Design, structure, microstructure and gamma radiation shielding properties of refractory concrete materials containing Ba- and Sr-doped cements

Abstract

This paper presents an experimental study on the performance of shielding refractory concretes containing new types of cements for use in the radiation protection technology. Three concretes with corundum aggregate and special refractory inorganic cements belonging to the CaO–Al2O3, SrO–CaO–Al2O3–ZrO2, SrO–Al2O3 and BaO–CaO–Al2O3–ZrO2 systems were tested.
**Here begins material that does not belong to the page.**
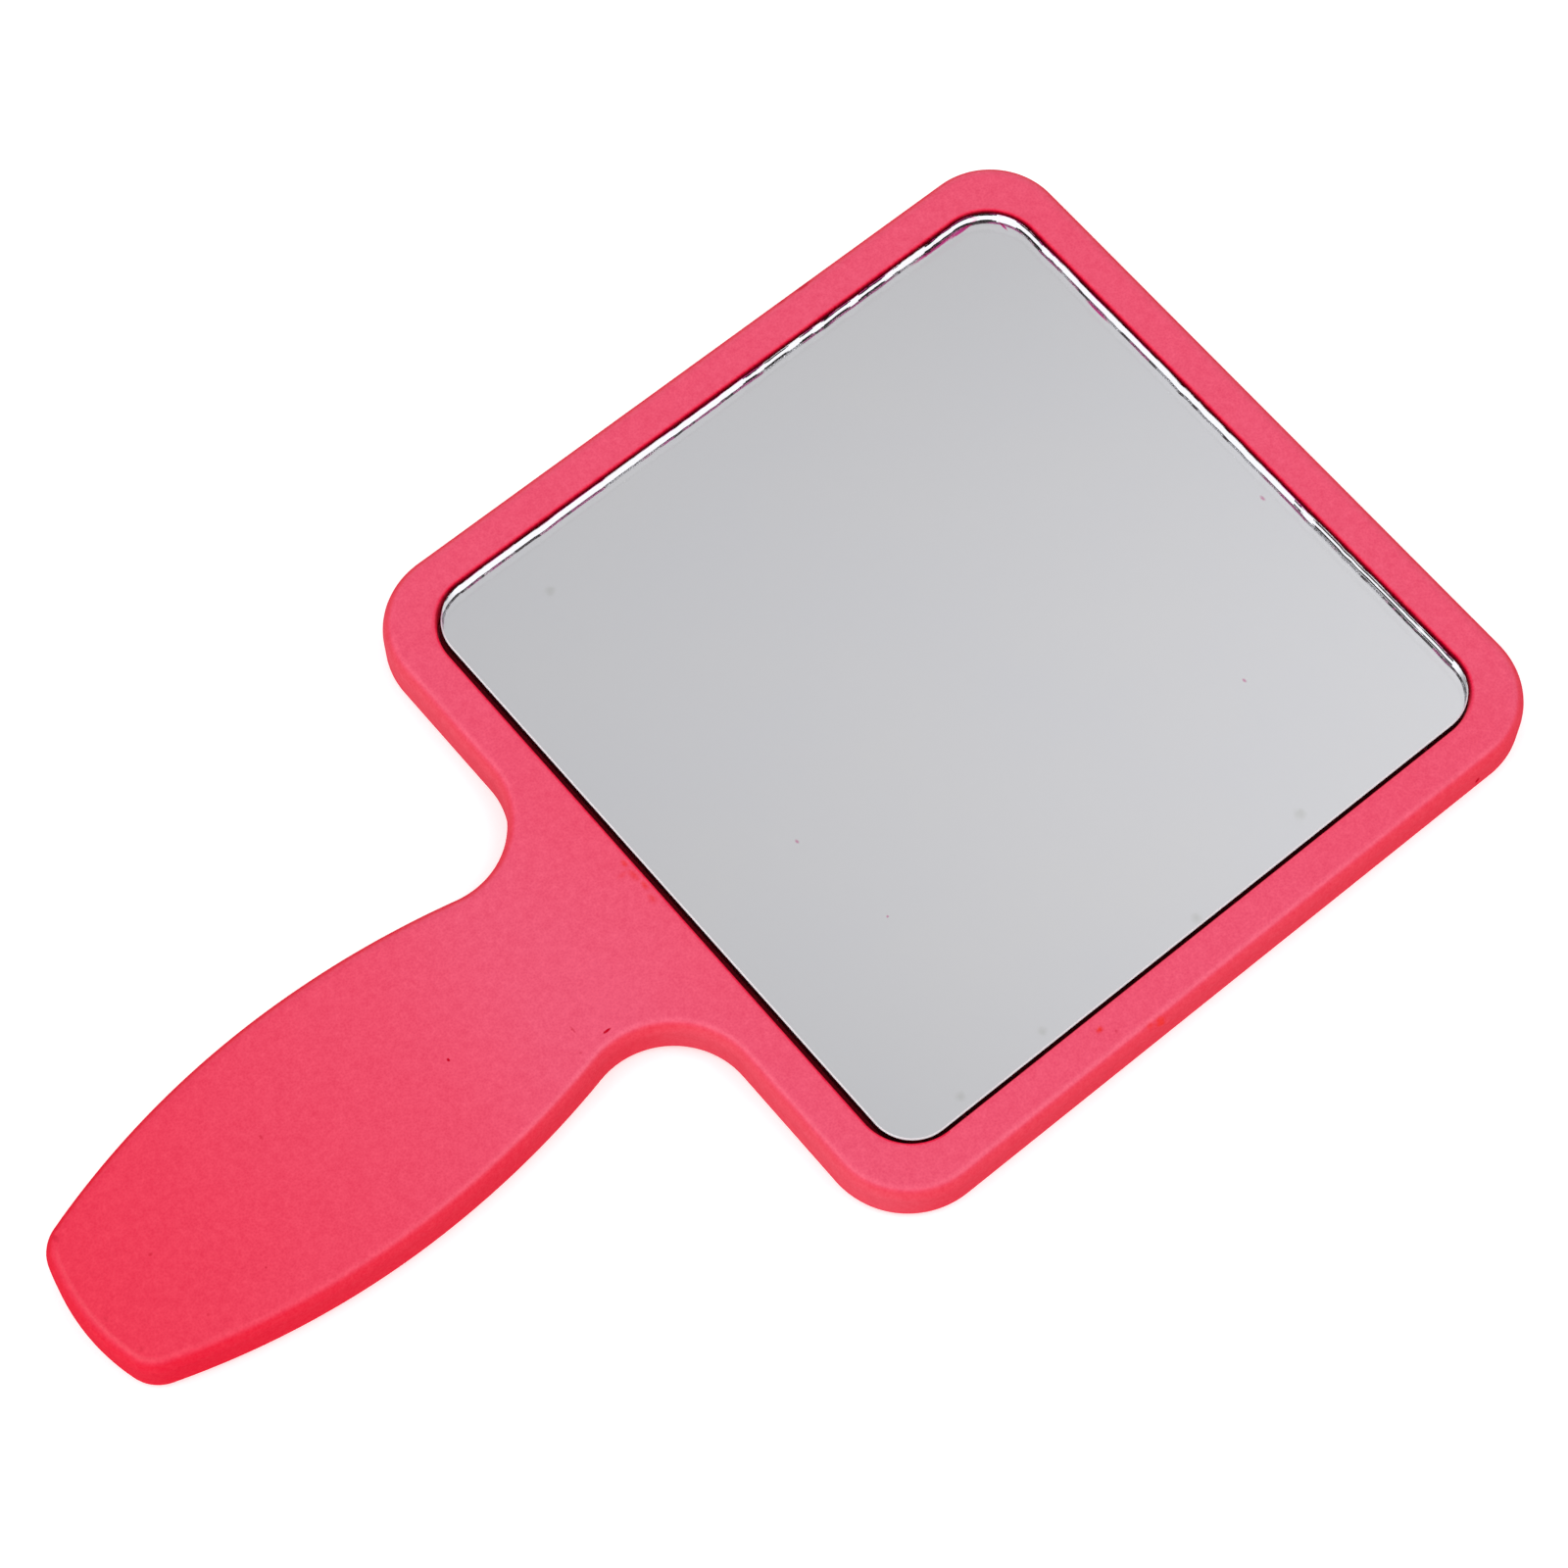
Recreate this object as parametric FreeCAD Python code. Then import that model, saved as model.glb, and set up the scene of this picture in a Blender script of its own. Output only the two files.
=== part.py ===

The products formed in the hydration of these binders were detected by SEM-EDS. The linear attenuation coefficients obtained from measurements with γ quanta emitted by the following sources: 22Na, 137Cs, 60Co, 133Ba and 152Eu in the range of 80–1408 keV were determined twice, firstly after casting and drying (110 °C) of concretes, and secondly after sintering at 1400 °C. Especially, this work fills the gap in the literature providing the gamma rays attenuation properties of cement-containing heat-resistant corundum concretes in the energy region between 779 keV and 1112 keV. The experimental setup equipped with the ORTEC GMX25P4-70 High Purity Germanium detector (HPGe) cooled with liquid nitrogen was used for determination of the gamma-ray linear attenuation coefficients of new materials. The role of the cement on the compressive and bending strengths, pore structure (mercury intrusion porosimetry), phase composition (XRD, FT-IR) and microstructure (SEM-EDS) of heat-treated concretes was reported. It was found that the incorporation of Sr or Ba and Zr elements with cements improved the attenuation properties of corundum-based concretes, in comparison to the concretes containing Ca. The doping alkaline earth elements i.e. Sr and Ba were chemically bonded within both hydraulic matrix of green concretes and ceramic matrix formed in concrete through sintering at 1400 °C. Hence, these materials with gamma radiation shielding capacity are designed for special construction applications.